Consumerism is also a powerful force in Australia. To achieve independence here you must overcome it. Typically people think of shopping and consumerism but increasingly I think this is a narrow definition and it should be expanded to any status elevating purchases:
- Private School
- Investments (yes - especially property)
- Kids Activities
- Restaurants, events etc
Marketers are smart and they know we are spending less on buying “things”. They are marketing status and "unconventional" products to us more and more.
We ALSO can do it
If there is one thing Australiaians appears to agree on is the importance of work, a strark contrast to our image as "laid back". Having worked overseas, Australia for a Western country takes work very seriously and its hardly relaxed.
In particular, Australia treats the unemployed in a particularly harsh way. Even if you don't want to retire early these Newstart stories should give you the motivation to save an some cash and avoid going on unemployment in Australia which incidentally is the least generous in the world and perhaps the most harsh.

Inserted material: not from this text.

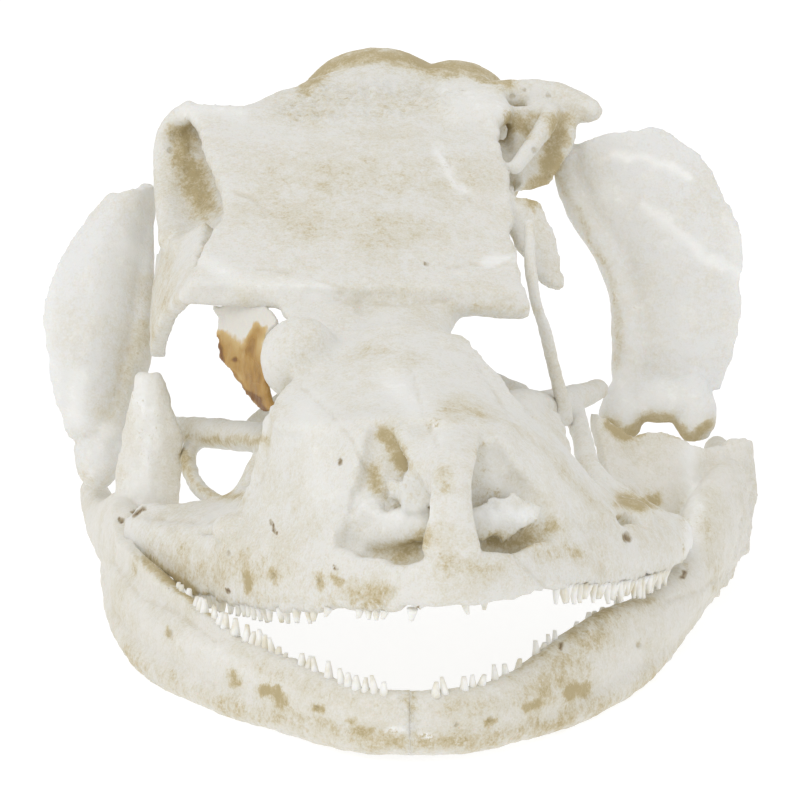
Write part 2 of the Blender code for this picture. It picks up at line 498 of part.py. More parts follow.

The system is generally structured around increasing work and your time in it. We have very high progressive tax rates, high-cost housing, privised education, low financial education, extreme gambling and a high cost of living. All of these cultural, legislative and financial elements can make Financial Independence more difficult in Australia than elsewhere.
Unlike the UK we have no aristocracy. Nor do we have a class known for their leisure. The rich in Australia keep trying to build their nest and don't really seem to try to make the country or Australia a better place . Of the leisure class, we have retirees which appear to have a special status, unlike those nasty bludgers on the dole (unemployed - from which this blog takes its name).
Australians aren't suspicious of wealth, we are suspicious of the non-working. Yet financial independence doesn't mean you stop working, it just means you’re free to work on what you value just like that rich list. You can decide to build a bigger pile or do something else but what's cool is that it really is possible for a lot more (not everyone) than they think.